Clarke's research investigates protein folding, in particular:
1. Studies of structurally related proteins
2. Multidomain proteins: effects of sequence on folding and misfolding
3. Folding and assembly: intrinsically disordered proteins

Clarke's research has been funded by the Wellcome Trust, Medical Research Council (MRC) and the Biotechnology and Biological Sciences Research Council (BBSRC).

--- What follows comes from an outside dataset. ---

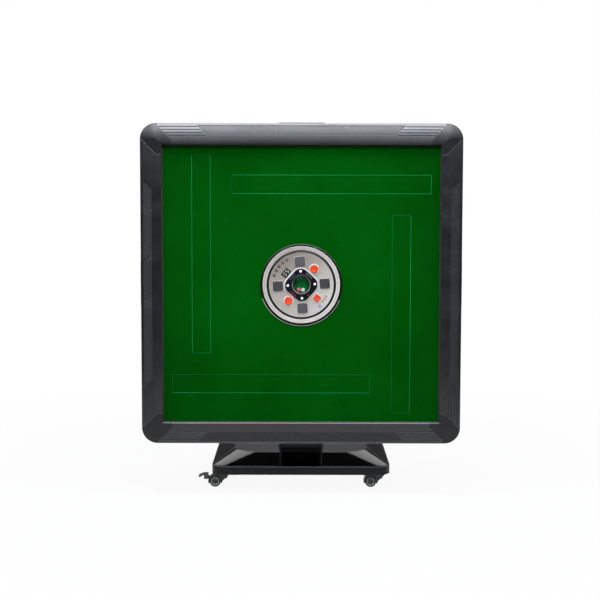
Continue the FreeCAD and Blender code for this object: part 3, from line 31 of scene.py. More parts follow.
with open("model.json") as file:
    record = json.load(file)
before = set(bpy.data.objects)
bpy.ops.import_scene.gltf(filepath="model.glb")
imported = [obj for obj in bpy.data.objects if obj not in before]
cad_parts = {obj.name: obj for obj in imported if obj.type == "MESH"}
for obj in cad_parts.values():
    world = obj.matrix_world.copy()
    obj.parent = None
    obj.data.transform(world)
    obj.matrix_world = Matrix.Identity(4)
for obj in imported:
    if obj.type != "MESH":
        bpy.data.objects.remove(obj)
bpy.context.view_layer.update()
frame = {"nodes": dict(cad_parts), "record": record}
NODES = frame["nodes"]
MM = 0.001
SIDES = ("top", "left", "bottom", "right")
CASTERS = ("front_left", "front_right", "rear_left", "rear_right")


# ---- frames ----
def middle(node):
    low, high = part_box(node)
    return (low + high) / 2


def turned(degrees, axis="Z"):
    return Matrix.Rotation(math.radians(degrees), 4, axis)


def millimetres(origin, turn=Matrix()):
    """A frame whose unit is the millimetre."""
    return Matrix.Translation(origin) @ turn @ Matrix.Scale(MM, 4)


STAND_UP = turned(90, "X")
FELT_LOW, FELT_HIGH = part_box("felt_cover")
TABLE_ORIGIN = Vector((0, FELT_LOW.y, (FELT_LOW.z + FELT_HIGH.z) / 2))
TABLE = millimetres(TABLE_ORIGIN, STAND_UP)
FLOOR = millimetres((0, 0, 0))
CONSOLE_TURN = 3.2
CONSOLE = TABLE @ turned(CONSOLE_TURN)


def linked(name, data):
    """A new object in the scene."""
    made = bpy.data.objects.new(name, data)
    bpy.context.scene.collection.objects.link(made)
    return made


def quarter(turns):
    return turned(90 * turns)


def at(x, y, z=0, turn=0):
    """A spot in a frame, turned about the frame's Z by an angle in degrees."""
    return Matrix.Translation((x, y, z)) @ turned(turn)


def polar(radius, degrees, z=0, turn=0):
    angle = math.radians(degrees)
    return at(radius * math.cos(angle), radius * math.sin(angle), z, turn)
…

She has been the author or co-author of over 100 scientific papers and book chapters including:
- Sigrid Milles and 11 other authors including Jane Clarke (2015) Plasticity of an ultrafast interaction between nucleoporins and nuclear transport receptors. Cell 163 734–745
- Madeleine B. Borgia, Alessandro Borgia, six others and Jane Clarke (2011) Single-molecule fluorescence reveals sequence-specific misfolding in multidomain proteins. Nature 474 662–665
- Alessandro Borgia, Philip M. Williams and Jane Clarke (2008) Single-molecule studies of protein folding. Annual Review of Biochemistry 77 101–125
- Jung-Hoon Han, Sarah Batey, Adrian A. Nickson, Sarah A. Teichmann and Jane Clarke (2007) The folding and evolution of multidomain proteins. Nature Reviews Molecular Cell Biology 8 319–330

===Awards and honours===
In 2010, Clarke was awarded the US Genomics award from the Biophysical Society. Clarke was also elected a Fellow of the Royal Society of Chemistry (FRSC) in 2015, and a Fellow of the Academy of Medical Sciences (FMedSci) in 2013. Her nomination for the Academy of Medical Sciences in 2013 reads:
Jane Clarke is a distinguished biophysical chemist at the University of Cambridge. She is recognised internationally for her multidisciplinary studies that have advanced the understanding of protein folding and misfolding. She pioneered the application of protein engineering techniques together with single molecule force spectroscopy and simulations to investigate the effect of force on proteins. For this she was awarded the Biophysical Society U.S Genomics Award for Outstanding Investigator in the field of Single Molecule Biology in 2010; at the time, the only non-US and still the only female recipient of this prestigious award.
 Clarke was elected a Fellow of the Royal Society (FRS) in 2015. Her certificate of election reads:
Jane Clarke is distinguished for the rigorous physical chemistry approaches she has adapted and applied to understand protein folding and misfolding. Her fundamental studies revealed the presence of both parallel pathways and frustration in the energy landscape of apparently simple proteins. Most significantly, she has made very important advances in the study of multi-domain systems. From her discovery that aggregation and misfolding are determined by sequence similarity, through to her seminal studies combining force spectroscopy and protein engineering to elucidate mechanical unfolding energy landscapes, she has transformed our understanding of the evolution, folding and energetics of multidomain proteins.

In 2021 she spoke about her career in the BBC Radio 4 programme The Life Scientific.